As the 80th anniversary of VE day looms this coming Thursday, I cannot help but reflect on my father’s experience of the occasion. He was a pilot in Coastal Command, stationed at the time in Accra in West Africa. He told me of a general sense of euphoria on the RAF station when the news of the surrender of Nazi Germany came through. People at the airfield said, “Give us a show, James!” Whether or not he performed a few victory loops I don’t know. He fully expected to be posted somewhere in the Far East to continue the war with Japan. But in due course, the atomic bombs were “cast” – Churchill’s word – and the Second World War came to an abrupt end.
Sometimes I look over his RAF log books, which I cherish. They cover the period from 1941 to 1945. In 1939 he was a constable in the City of Glasgow Police, aged 21. When the war broke out, two of his brothers, my uncles, were enlisted in the army and navy respectively. I suppose he might have stayed on in the police, a reserved occupation, but I think he sensed a duty to follow in the footsteps of his brothers. Then in 1941 the Germans bombed Clydebank. I think – well, I know – the scale of the destruction had a profound effect on him, and he volunteered for the RAF.
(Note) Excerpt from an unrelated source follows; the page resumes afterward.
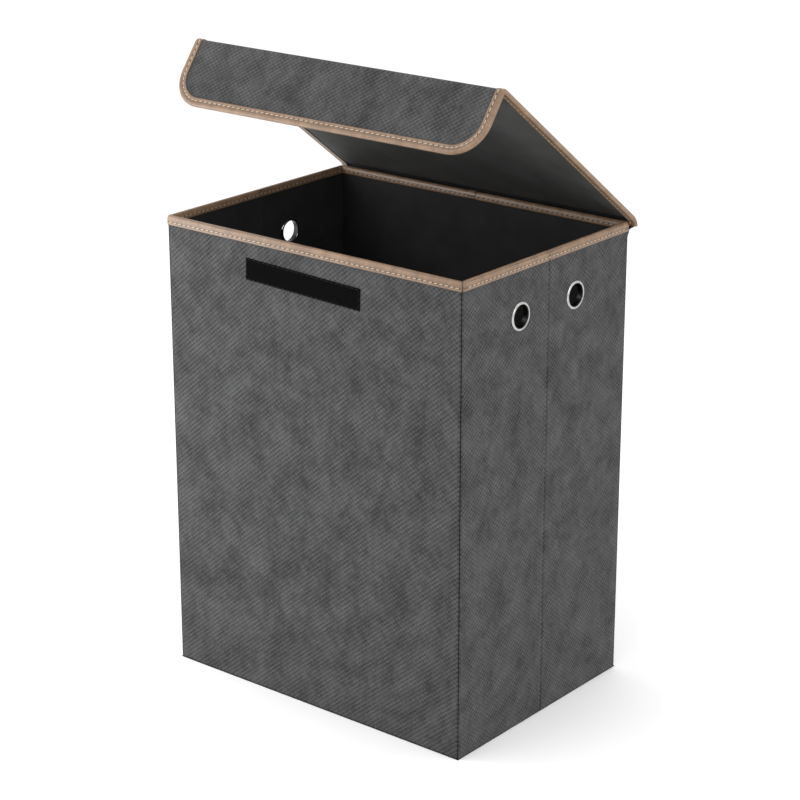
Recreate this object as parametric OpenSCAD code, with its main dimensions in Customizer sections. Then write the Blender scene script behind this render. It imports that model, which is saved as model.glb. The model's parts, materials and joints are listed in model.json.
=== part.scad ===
// Folding laundry hamper with a hinged, flap-fronted lid.
// The origin is the centre of the underside. Front is -Y, +Z is up, millimetres.
//
// Every wall is a board between an outer fabric and a lining. Front and back walls are full
// width; each side wall is two halves, creased down the middle, that fold inwards as the front
// wall moves back. The base is two boards that rise to a ridge as the sides fold.

/* [Body] */
// Width over the outer fabric
body_w = 400; // [360:5:480]
// Depth over the outer fabric
body_d = 290; // [240:5:320]
// Height of the rim
body_h = 522; // [440:2:600]
// Inset of the front and back walls from the faces of the side walls
corner_gap = 1.8; // [1:0.1:3]

/* [Layers] */
// Thickness of the outer fabric
fabric_t = 1; // [0.8:0.1:1.2]
// Thickness of the wall and base boards
board_t = 2.4; // [2:0.1:3]
// Thickness of the lining
lining_t = 0.6; // [0.4:0.1:0.8]
// Thickness of the board in the lid and flap
lid_board_t = 2; // [1.6:0.1:2.4]

/* [Rim binding] */
// Thickness of the binding round the rim
rim_t = 1.2; // [0.8:0.1:1.4]
// Height of the rim binding on the outside
rim_out_h = 10.5; // [8:0.5:16]
// Height of the rim binding on the inside
rim_in_h = 9; // [8:0.5:16]

/* [Lid] */
// Half the width of the lid over its bindings
lid_half_w = 205; // [203:0.5:210]
// Opening angle of the lid as modelled, 0 is closed
lid_open = 37; // [0:1:100]
// Distance of the lid's board from the flap's crease
fold_gap = 3.4; // [2:0.1:6]
// Thickness of the binding round the lid and flap
edge_t = 0.8; // [0.6:0.1:1]
// Width of that binding on each face
edge_w = 10; // [8:0.5:14]
// Length of the flap below the top of the closed lid
flap_l = 77; // [60:1:100]
// Radius of the flap's lower corners
flap_r = 38; // [20:1:50]

/* [Grommets] */
// Radius of the rope hole
hole_r = 12; // [8:0.5:13]
// Radius of the grommet's outer flange
flange_r = 15.5; // [15:0.5:18]
// Distance of each grommet from the side crease
grommet_y = 48; // [36:1:70]
// Height of the grommets below the rim
grommet_drop = 58.5; // [50:0.5:90]

/* [Fastener] */
// Length of the hook strip on the front wall
strip_l = 156; // [80:2:240]
// Height of the hook strip
strip_h = 24; // [15:1:30]
// Thickness of the hook strip, and of the loop strip that meets it
strip_t = 1; // [0.6:0.1:1]
// Distance of the strips' middle left of centre
strip_shift = 8; // [-20:1:20]
// Height of the hook strip's middle below the rim
strip_drop = 41; // [38:1:50]
// Slope of the strips in degrees, higher at the left
strip_tilt = 1.8; // [0:0.1:3]

/* [Hidden] */
$fn = 64;
SIDES = ["left", "right"];
HALVES = ["rear", "front"];

// Colours
FABRIC = "#5c5d5f";
BOARD = "#b79b74";
LINING = "#242526";
LEATHER = "#b0917a";
METAL = "#c9ccd0";
TAPE = "#141414";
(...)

There followed a rapid induction in London, a treacherous voyage across the Atlantic (on deck on Sunday morning service the troops sang “For those in peril on the seas” with great fervour), and a train across Canada to Saskatchewan, there to be trained as a pilot.
Initially it didn’t go well. I think his flying instructor was a bully. Now I know a little about this because, 30 years later, I was a cadet pilot in the University of Glasgow and Strathclyde Air Squadron (UGSAS). So I know a little about the traditional teaching methods of the RAF which were, basically, that if you fouled up, you received a “bollocking”. Ab initio, my father received a lot of “bollocking” until he said to his instructor – and I give him great credit for this, I honour him for this – “If you continue to berate me like this, you will not get the best out of me.” I think the instructor cut him some slack, and my father won his wings.
The ethos of the RAF of that time is well captured in the 1969 film The Battle of Britain. I was in UGSAS, and the RAF Volunteer Reserve, between 1970 – 72. One of our instructors in Glasgow flew Spitfires for that film. Whenever I see the film, I instantly recognise the then RAF’s “sink or swim” attitude. That poor guy who forgot to drop his undercart when landing, who is given a devastating flying lesson by Robert Shaw, on how to survive a dog-fight, and who eventually is gone for a burton… well, couldn’t they have done better by him?
The most intriguing part of my father’s RAF log books is the record of his trip back to Europe from Canada, where he had been engaged monitoring submarine manoeuvres in the north Atlantic. He flew from Montreal to Bluie West One, in Greenland, thence to Keflavik, in Iceland, thence to Prestwick, in Scotland. He was now ten miles from his family home. He requested permission to visit my grandmother. This was denied. But he went anyway, so I suppose in a technical sense he was a deserter. But he never got into trouble. From Prestwick, he was posted to England for a time, thence to Africa, where his war eventually ended.
As a youngster I knew that sooner or later I would learn to fly. Of course I was intrigued by my father’s wartime activities. He had a great pal who had been a POW in Stalag Luft III, and having seen the 1963 film The Great Escape, I wanted to ask him all about people like Bushell, Bader, Tuck and so on. His only comment was, “Frightful fellows.” My father took me aside and gently suggested I not enquire further. Some people didn’t like to talk about the war.
When I went to New Zealand in the 1980s I resumed my flying activities and was amazed at the easy-going attitude of my Kiwi instructors. No more bollocking. I flew hundreds of hours, the length and breadth of the country, in many aircraft types. Around 1992 I did a twin engine rating in a Beechcraft Duchess. Most of the training involves coping with a single engine failure after take-off. You lose power and directional control, and in the heat of the moment it can be difficult to figure out what is actually happening. Experienced pilots have shut down the wrong engine in error. So you train to get the appropriate response into the muscle memory. I was on the phone one night to my father in Scotland and I told him I was finding it difficult. Without any hesitation he intoned the pilot’s mantra, “Dead leg – dead engine – identify – verify – feather.” He hadn’t flown an aircraft since 1945.
On their next visit to NZ, I took my parents flying. We flew from Auckland down to Tauranga in the Bay of Plenty to visit friends of mine who ran a Kiwi fruit orchard in Omokoroa. I remember after take-off I handed control over to my father. I think I may have used the North American expression, “Your aeroplane”. For me it was a very moving experience. And I thought, “Gosh! You can fly!”